The Ridgeway Partnership
National Trails were introduced after World War II by the National Parks and Access to the Countryside Act of 1949. Starting with the Pennine Way in 1965, The Ridgeway was officially opened in 1973 and the England Coast Path is the latest addition to the ‘family’ of National Trails.
National Trails have always benefited from central government funding, enabling higher standards than those applied to the ordinary rights of way looked after by highway authorities (usually local authorities). Over the years, annual grants have been disbursed through the series of countryside quangos reporting to DEFRA (Department for Environment, Food and Rural Affairs), currently Natural England (NE). With its budget under pressure, NE called in 2013 for a New Deal for National Trails, whereby management responsibility was delegated to new Trail Partnerships. The Friends of the Ridgeway’s Chairman at the time, Ian Ritchie, and charity Secretary Jeff Goddard played a significant role in setting up the new Partnership for The Ridgeway.

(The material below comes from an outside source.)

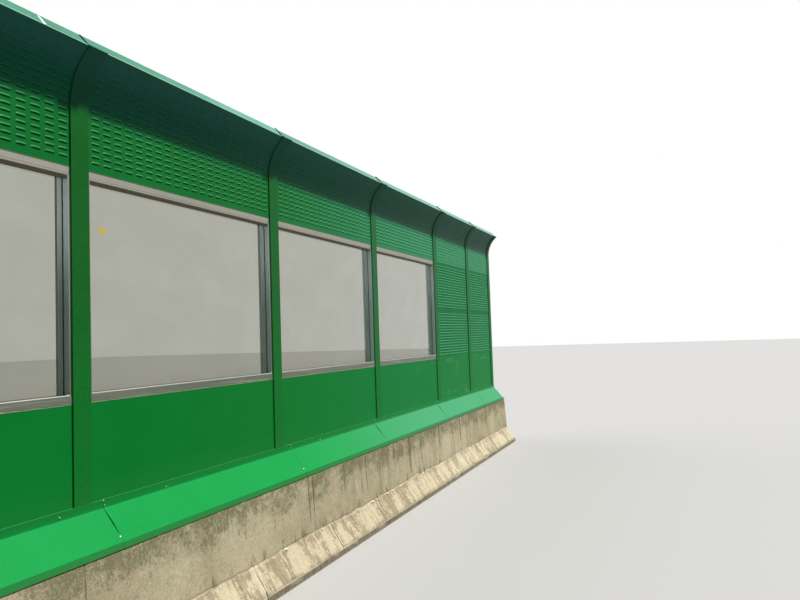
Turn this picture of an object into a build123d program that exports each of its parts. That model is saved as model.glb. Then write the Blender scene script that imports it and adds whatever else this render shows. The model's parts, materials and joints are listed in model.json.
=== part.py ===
from build123d import *
from math import cos, degrees, radians, sin, tan
import os

# Highway noise barrier: six bays of panels held between curved H posts on a concrete parapet
# X runs along the barrier, the road lies on the -Y side, Z = 0 is the ground, millimetres

os.makedirs("parts", exist_ok=True)

# Bays from left to right as seen from the road, measured between post centres
window_bay = 2000.0
wide_louvre_bay = 1500.0
narrow_louvre_bay = 1250.0
window_count = 4
bays = [window_bay] * window_count + [wide_louvre_bay, narrow_louvre_bay]

# Concrete parapet: a low kerb, a 55 degree slope and a steep face, with a vertical back
parapet_width = 555.0
parapet_height = 750.0
parapet_overrun = 150.0
kerb_height = 50.0
slope_height = 190.0
slope_angle = 55.0
batter_angle = 86.0
parapet_edge = 20.0

# H posts: rolled section 125 x 125 x 6.5 x 9 on a base plate, bent towards the road at the top
post_depth = 125.0
post_width = 125.0
flange_thickness = 9.0
web_thickness = 6.5
root_bevel = 5.0
post_setback = 141.0
plate_length = 200.0
plate_depth = 300.0
plate_thickness = 16.0
bend_radius = 385.0
bend_angle = 52.5
head_cutback = 30.0

# Panels stack up between the posts, each with a groove below and a tongue above
panel_thickness = 86.0
panel_end_gap = 10.0
panel_edge = 3.0
tongue_width = 30.0
tongue_height = 8.0
tongue_clearance = 1.0
bottom_panel_height = 734.0
middle_height = 1290.0
louvre_panels_per_bay = 2
canopy_straight = 334.0
canopy_setback = 12.0
cap_thickness = 3.0
cap_joint = 4.0

# Windows: a metal frame as deep as the panels, with the pane held in a groove
rail_height = 51.0
stile_width = 64.0
pane_thickness = 8.0
pane_bite = 14.0
pane_clearance = 0.3
pane_edge_gap = 3.0
bead_width = 12.0
bead_groove = 2.5

# Sheet flashing that closes the foot of the panels and drips over the parapet's front face
flashing_gauge = 2.0
flashing_rise = 204.0
flashing_upstand = 46.0
flashing_overhang = 4.0
flashing_nose_drop = 15.0
flashing_lip = 35.0
flashing_lip_lean = 5.0
flashing_joint = 1.5
flashing_lengths = [2200.0, 2020.0, 1700.0, 2010.0, 1870.0]

# Places worked out from the sizes above
barrier_length = sum(bays)
post_x = [sum(bays[:i]) - barrier_length / 2 for i in range(len(bays) + 1)]

parapet_front = -parapet_width / 2
slope_top_y = parapet_front + slope_height / tan(radians(slope_angle))
break_height = kerb_height + slope_height
parapet_top_y = slope_top_y + (parapet_height - break_height) / tan(radians(batter_angle))

post_front = parapet_top_y + post_setback
post_y = post_front + post_depth / 2
plate_top = parapet_height + plate_thickness

panel_front = post_front + flange_thickness
panel_back = panel_front + panel_thickness
panel_mid = (panel_front + panel_back) / 2
middle_z = plate_top + bottom_panel_height
canopy_z = middle_z + middle_height

bend_y = post_front - bend_radius
bend_z = canopy_z + canopy_straight
canopy_front_radius = panel_front - bend_y
canopy_back_radius = panel_back - bend_y
canopy_angle = bend_angle - degrees(canopy_setback / canopy_front_radius)
cutback_angle = bend_angle - degrees(head_cutback / (post_y - bend_y))


def save(part, name):
    part.label = name
    export_step(part, f"parts/{name}.step")


def panel_span(bay):
    """Start and length of what fits between the webs of a bay's two posts."""
    start = post_x[bay] + web_thickness / 2 + panel_end_gap
    end = post_x[bay + 1] - web_thickness / 2 - panel_end_gap
    return start, end - start


def section_plane(x):
    """Plane of a cross-section at x, drawn with Y to the right and Z up."""
    return Plane(origin=(x, 0, 0), x_dir=(0, 1, 0), z_dir=(1, 0, 0))


def make_parapet():
    with BuildPart() as parapet:
        with BuildSketch(section_plane(post_x[0] - parapet_overrun)):
            with BuildLine():
                Polyline(
                    (parapet_front, 0),
                    (parapet_front, kerb_height),
                    (slope_top_y, break_height),
                    (parapet_top_y, parapet_height),
                    (parapet_width / 2, parapet_height),
                    (parapet_width / 2, 0),
                    close=True,
                )
            make_face()
        extrude(amount=barrier_length + 2 * parapet_overrun)
        top_edges = parapet.edges().filter_by(Axis.X).group_by(Axis.Z)[-1]
        chamfer(top_edges, length=parapet_edge)
    return parapet.part


def arc_plane(x, radius, angle):
    """Cross-section plane of the bend at an angle, with its Y pointing away from the road."""
    turn = radians(angle)
    return Plane(
        origin=(x, bend_y + radius * cos(turn), bend_z + radius * sin(turn)),
        x_dir=(1, 0, 0),
        z_dir=(0, -sin(turn), cos(turn)),
    )


def make_post(x):
    """A bent H post whose front flange runs on past the web and rear flange, under the caps."""
    with BuildPart() as post:
        with BuildSketch(Plane((x, post_y, parapet_height))):
            Rectangle(plate_length, plate_depth)
        extrude(amount=plate_thickness)
        with BuildLine(section_plane(x)) as spine:
            Line((post_y, plate_top), (post_y, bend_z))
            CenterArc((bend_y, bend_z), post_y - bend_y, start_angle=0, arc_size=cutback_angle)
        with BuildSketch(Plane((x, post_y, plate_top))) as section:
            Rectangle(post_width, post_depth)
            channel = (post_width - web_thickness) / 2
            with GridLocations(post_width - channel, 0, 2, 1):
                Rectangle(channel, post_depth - 2 * flange_thickness, mode=Mode.SUBTRACT)
            roots = section.vertices().filter_by_position(Axis.X, -web_thickness, web_thickness)
            chamfer(roots, length=root_bevel)
        sweep(path=spine.wire())
        with BuildSketch(arc_plane(x, bend_radius + flange_thickness / 2, cutback_angle)):
            Rectangle(post_width, flange_thickness)
        revolve(
            axis=Axis((x, bend_y, bend_z), (1, 0, 0)), revolution_arc=bend_angle - cutback_angle
        )
    return post.part


def panel_outline(bottom, top, tongue=True):
    """Draw a flat panel's section: rounded folds, a groove below and a tongue above."""
    height = top - bottom
    with Locations((panel_mid, bottom + height / 2)):
        RectangleRounded(panel_thickness, height, panel_edge)
    groove_width = tongue_width + 2 * tongue_clearance
    with Locations((panel_mid, bottom)):
        Rectangle(groove_width, 2 * (tongue_height + tongue_clearance), mode=Mode.SUBTRACT)
    if tongue:
        with Locations((panel_mid, top)):
            Rectangle(tongue_width, 2 * tongue_height)


def make_flat_panel(bay, bottom, top):
    start, length = panel_span(bay)
    with BuildPart() as panel:
        with BuildSketch(section_plane(start)):
            panel_outline(bottom, top)
        extrude(amount=length)
    return panel.part


def make_canopy_panel(bay):
    start, length = panel_span(bay)
    with BuildPart() as panel:
        with BuildSketch(section_plane(start)):
            with BuildLine():
                front = Line((panel_front, canopy_z), (panel_front, bend_z))
                front_arc = CenterArc(
                    (bend_y, bend_z), canopy_front_radius, start_angle=0, arc_size=canopy_angle
                )
                back_arc = CenterArc(
                    (bend_y, bend_z), canopy_back_radius, start_angle=0, arc_size=canopy_angle
                )
                Line(front_arc @ 1, back_arc @ 1)
                back = Line((panel_back, bend_z), (panel_back, canopy_z))
                Line(back @ 1, front @ 0)
            make_face()
            with Locations((panel_mid, canopy_z)):
                Rectangle(
                    tongue_width + 2 * tongue_clearance,
                    2 * (tongue_height + tongue_clearance),
                    mode=Mode.SUBTRACT,
                )
        extrude(amount=length)
    return panel.part


def make_canopy_caps():
    """Strips end to end over the canopy panels and the posts' cut-back webs."""
    mid_radius = (canopy_front_radius + canopy_back_radius) / 2
    start = post_x[0] - post_width / 2
    with BuildPart() as caps:
        for end in post_x[1:]:
            edge = post_width / 2 if end == post_x[-1] else -post_width / 2 - cap_joint
            length = end + edge - start
            with BuildSketch(arc_plane(start + length / 2, mid_radius, canopy_angle)):
                Rectangle(length, panel_thickness)
            extrude(amount=cap_thickness)
            start += length + cap_joint
    return caps.part


def make_rail(bay, bottom, pane_side, groove_depth):
    """A rail of a window frame, grooved for the pane along its upper or lower face."""
    start, length = panel_span(bay)
    top = bottom + rail_height
    with BuildPart() as rail:
        with BuildSketch(section_plane(start)):
            panel_outline(bottom, top, tongue=pane_side != top)
            with Locations((panel_mid, pane_side)):
                Rectangle(pane_groove_width, 2 * groove_depth, mode=Mode.SUBTRACT)
            bead_z = top - bead_width if pane_side == top else bottom + bead_width
            with Locations((panel_front, bead_z), (panel_back, bead_z)):
                Rectangle(2 * bead_groove, bead_groove, mode=Mode.SUBTRACT)
        extrude(amount=length)
    return rail.part


def make_stile(left, pane_side):
    """An upright of a window frame, from the lower rail to the upper one."""
    middle = (left + stile_width / 2, panel_mid)
    with BuildPart() as stile:
        with BuildSketch(Plane.XY.offset(opening_bottom)):
            with Locations(middle):
                RectangleRounded(stile_width, panel_thickness, panel_edge)
            with Locations((pane_side, panel_mid)):
                Rectangle(2 * (pane_bite + pane_edge_gap), pane_groove_width, mode=Mode.SUBTRACT)
            bead_x = pane_side - bead_width if pane_side > middle[0] else pane_side + bead_width
            with Locations((bead_x, panel_front), (bead_x, panel_back)):
                Rectangle(bead_groove, 2 * bead_groove, mode=Mode.SUBTRACT)
        extrude(amount=opening_top - opening_bottom)
    return stile.part


def make_pane(left, right):
    """A clear pane that stands in the lower rail's groove."""
    height = opening_top - opening_bottom + 2 * pane_bite
    with BuildPart() as pane:
        with BuildSketch(Plane(((left + right) / 2, panel_mid, opening_bottom - pane_bite))):
            Rectangle(right - left + 2 * pane_bite, pane_thickness)
        extrude(amount=height)
    return pane.part


def make_packing_strips():
    """Strips behind the flashing's upstand that level the panels with the post flanges."""
    strip_z = parapet_height + flashing_rise - flashing_upstand
    with BuildPart() as strips:
        for bay in range(len(bays)):
            start = post_x[bay] + post_width / 2
            with BuildSketch(section_plane(start)):
                with Locations((panel_front, strip_z)):
                    Rectangle(flange_thickness, flashing_upstand, align=(Align.MAX, Align.MIN))
            extrude(amount=bays[bay] - post_width)
    return strips.part


def make_flashing():
    """Folded sheets end to end: upstand, slope and drip lip, fixed to the post flanges."""
    fold_z = parapet_height + flashing_rise - flashing_upstand
    nose = (parapet_top_y - flashing_overhang, parapet_height - flashing_nose_drop)
    lip = (nose[0] - flashing_lip_lean, nose[1] - flashing_lip)
    with BuildPart() as flashing:
        start = post_x[0] - post_width / 2
        for end in flashing_ends:
            with BuildSketch(section_plane(start)):
                with BuildLine():
                    Polyline(
                        (post_front, parapet_height + flashing_rise),
                        (post_front, fold_z),
                        nose,
                        lip,
                    )
                    offset(amount=flashing_gauge, side=Side.RIGHT)
                make_face()
            extrude(amount=end - start - flashing_joint)
            start = end
    return flashing.part


pane_groove_width = pane_thickness + 2 * pane_clearance
opening_bottom = middle_z + rail_height
opening_top = canopy_z - rail_height
louvre_panel_height = middle_height / louvre_panels_per_bay

flashing_ends = [post_x[0] - post_width / 2 + sum(flashing_lengths[: i + 1])
                 for i in range(len(flashing_lengths))]
flashing_ends.append(post_x[-1] + post_width / 2 + flashing_joint)

save(make_parapet(), "parapet")
for number, x in enumerate(post_x, start=1):
    save(make_post(x), f"post_{number}")

for bay in range(len(bays)):
    number = bay + 1
    save(make_flat_panel(bay, plate_top, middle_z), f"bottom_panel_{number}")
    save(make_canopy_panel(bay), f"canopy_panel_{number}")
    if bay < window_count:
        start, length = panel_span(bay)
        left = start + stile_width
        right = start + length - stile_width
        save(make_rail(bay, middle_z, opening_bottom, pane_bite), f"window_{number}_bottom_rail")
        save(make_rail(bay, opening_top, opening_top, pane_bite + pane_edge_gap),
             f"window_{number}_top_rail")
        save(make_stile(start, left), f"window_{number}_left_stile")
        save(make_stile(right, right), f"window_{number}_right_stile")
        save(make_pane(left, right), f"window_{number}_pane")
    else:
        for level in range(louvre_panels_per_bay):
            bottom = middle_z + level * louvre_panel_height
            panel = make_flat_panel(bay, bottom, bottom + louvre_panel_height)
            save(panel, f"louvre_panel_{number}_{'lower' if level == 0 else 'upper'}")

save(make_canopy_caps(), "canopy_caps")
save(make_packing_strips(), "flashing_packing")
save(make_flashing(), "flashing")
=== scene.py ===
import itertools
import json
import random
from math import cos, pi, radians, sin

import bpy
from mathutils import Matrix, Vector, noise


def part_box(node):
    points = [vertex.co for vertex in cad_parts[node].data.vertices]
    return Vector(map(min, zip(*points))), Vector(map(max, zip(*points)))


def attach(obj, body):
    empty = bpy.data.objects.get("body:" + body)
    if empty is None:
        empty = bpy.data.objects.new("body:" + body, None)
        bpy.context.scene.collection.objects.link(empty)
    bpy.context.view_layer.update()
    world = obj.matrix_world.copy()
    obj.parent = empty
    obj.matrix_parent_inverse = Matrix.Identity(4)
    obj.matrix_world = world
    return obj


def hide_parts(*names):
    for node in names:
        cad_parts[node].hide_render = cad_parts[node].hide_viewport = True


# Looks of the highway noise barrier: painted steel, clear panes and weathered concrete, in metres
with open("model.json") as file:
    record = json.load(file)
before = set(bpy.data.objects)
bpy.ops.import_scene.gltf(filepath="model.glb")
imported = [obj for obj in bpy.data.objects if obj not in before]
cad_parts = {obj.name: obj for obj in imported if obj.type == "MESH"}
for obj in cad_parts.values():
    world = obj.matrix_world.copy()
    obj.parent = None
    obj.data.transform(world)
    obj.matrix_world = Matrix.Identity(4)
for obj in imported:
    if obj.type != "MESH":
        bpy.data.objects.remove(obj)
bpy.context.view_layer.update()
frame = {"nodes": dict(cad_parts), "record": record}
random.seed(7)

BAYS = 6
WINDOW_BAYS = (1, 2, 3, 4)
LOUVRE_BAYS = (5, 6)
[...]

Responsibility for the management, improvement, promotion and fundraising for The Ridgeway National Trail was assumed, from 1st April 2015, by a new Ridgeway Partnership, which continues to manage the Trail to this day. The Partners include all the local authorities along the route, the Friends of the Ridgeway, The North Wessex Downs AONB and the Chilterns Conservation Board, the Chiltern Society, the Ramblers, the British Horse Society, the Disabled Ramblers, the Country Landowners Association, and more. The Partnership’s Chair from 2015 to 2018 was Ian Ritchie, previously Chair of Friends of the Ridgeway, and has since been followed by Simon Kearey, Chair of the Chiltern Society. Oxfordshire Council is the Lead Partner, holding funds and accounts, hosting staff and leading a team of volunteers. A Ridgeway Officer co-ordinates operations, and provides a constant point of contact for the Partnership and public.
Natural England, reporting to DEFRA, retains an overview of the National Trails network as a whole, and provides a base level of grant funding for maintenance of all Trails. The Ridgeway’s six highway authorities contribute funding annually, with other partners including the Friends of the Ridgeway providing grants for specific projects.

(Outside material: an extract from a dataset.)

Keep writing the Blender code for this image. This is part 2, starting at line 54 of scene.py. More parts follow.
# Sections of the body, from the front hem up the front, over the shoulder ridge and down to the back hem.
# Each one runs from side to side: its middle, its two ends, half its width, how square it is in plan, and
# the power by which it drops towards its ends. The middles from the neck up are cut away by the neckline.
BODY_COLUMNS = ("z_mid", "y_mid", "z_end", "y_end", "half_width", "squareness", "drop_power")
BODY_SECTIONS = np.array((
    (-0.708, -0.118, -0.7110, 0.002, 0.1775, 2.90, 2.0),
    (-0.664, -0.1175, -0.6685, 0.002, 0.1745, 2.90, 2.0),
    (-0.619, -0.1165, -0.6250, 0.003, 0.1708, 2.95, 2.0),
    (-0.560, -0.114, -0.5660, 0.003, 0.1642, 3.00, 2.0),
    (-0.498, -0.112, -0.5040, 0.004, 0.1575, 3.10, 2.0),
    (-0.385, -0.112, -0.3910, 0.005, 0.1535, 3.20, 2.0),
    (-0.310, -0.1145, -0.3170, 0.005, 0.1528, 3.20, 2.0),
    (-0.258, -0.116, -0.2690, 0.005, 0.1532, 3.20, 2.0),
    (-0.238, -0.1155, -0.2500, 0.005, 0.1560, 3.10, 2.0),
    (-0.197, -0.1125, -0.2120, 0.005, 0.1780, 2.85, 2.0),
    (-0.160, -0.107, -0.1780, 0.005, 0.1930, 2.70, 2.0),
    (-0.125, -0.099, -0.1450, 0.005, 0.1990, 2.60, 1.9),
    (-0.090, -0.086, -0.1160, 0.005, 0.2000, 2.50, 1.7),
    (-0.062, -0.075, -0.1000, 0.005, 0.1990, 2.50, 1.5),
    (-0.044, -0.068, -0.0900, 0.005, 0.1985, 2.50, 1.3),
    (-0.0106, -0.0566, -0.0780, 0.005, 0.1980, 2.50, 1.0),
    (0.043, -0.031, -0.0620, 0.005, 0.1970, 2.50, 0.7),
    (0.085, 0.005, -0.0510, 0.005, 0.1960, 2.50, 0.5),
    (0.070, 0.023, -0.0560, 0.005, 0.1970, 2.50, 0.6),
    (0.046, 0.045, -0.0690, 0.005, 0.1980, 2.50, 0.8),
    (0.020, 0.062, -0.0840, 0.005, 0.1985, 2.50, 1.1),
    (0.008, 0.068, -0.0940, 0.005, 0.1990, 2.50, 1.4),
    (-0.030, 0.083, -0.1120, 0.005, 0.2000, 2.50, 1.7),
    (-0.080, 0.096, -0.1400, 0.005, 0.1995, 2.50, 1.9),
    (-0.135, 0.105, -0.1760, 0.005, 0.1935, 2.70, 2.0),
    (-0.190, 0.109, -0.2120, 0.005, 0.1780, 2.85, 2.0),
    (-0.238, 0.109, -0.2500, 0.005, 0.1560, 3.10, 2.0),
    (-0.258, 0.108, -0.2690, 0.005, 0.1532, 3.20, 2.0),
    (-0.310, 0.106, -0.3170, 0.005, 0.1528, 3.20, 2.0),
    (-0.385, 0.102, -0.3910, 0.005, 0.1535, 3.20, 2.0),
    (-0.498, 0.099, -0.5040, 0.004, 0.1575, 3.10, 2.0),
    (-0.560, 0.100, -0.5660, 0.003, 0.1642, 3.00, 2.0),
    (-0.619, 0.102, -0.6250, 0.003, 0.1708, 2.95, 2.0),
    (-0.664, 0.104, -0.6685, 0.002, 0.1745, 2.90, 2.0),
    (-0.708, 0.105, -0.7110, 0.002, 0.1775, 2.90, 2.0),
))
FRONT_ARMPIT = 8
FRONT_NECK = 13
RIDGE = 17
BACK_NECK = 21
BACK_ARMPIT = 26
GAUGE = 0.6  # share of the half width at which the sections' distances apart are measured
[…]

The Partnership has identified five themes for the promotion and enhancement of The Ridgeway, building on aspects of its unique appeal. These themes are Natural, Living, Ancient, Sporting and Creative & Spiritual. Under these themes, the work of the Partnership addresses the Trail’s biodiversity, landscape character and scenery; country pubs and services; myths and legends; sporting events and family recreation; cultural heritage; archaeology and significant pre-history; and tranquillity.
The Partnership aims to engage all communities in celebrating, enjoying and conserving The Ridgeway.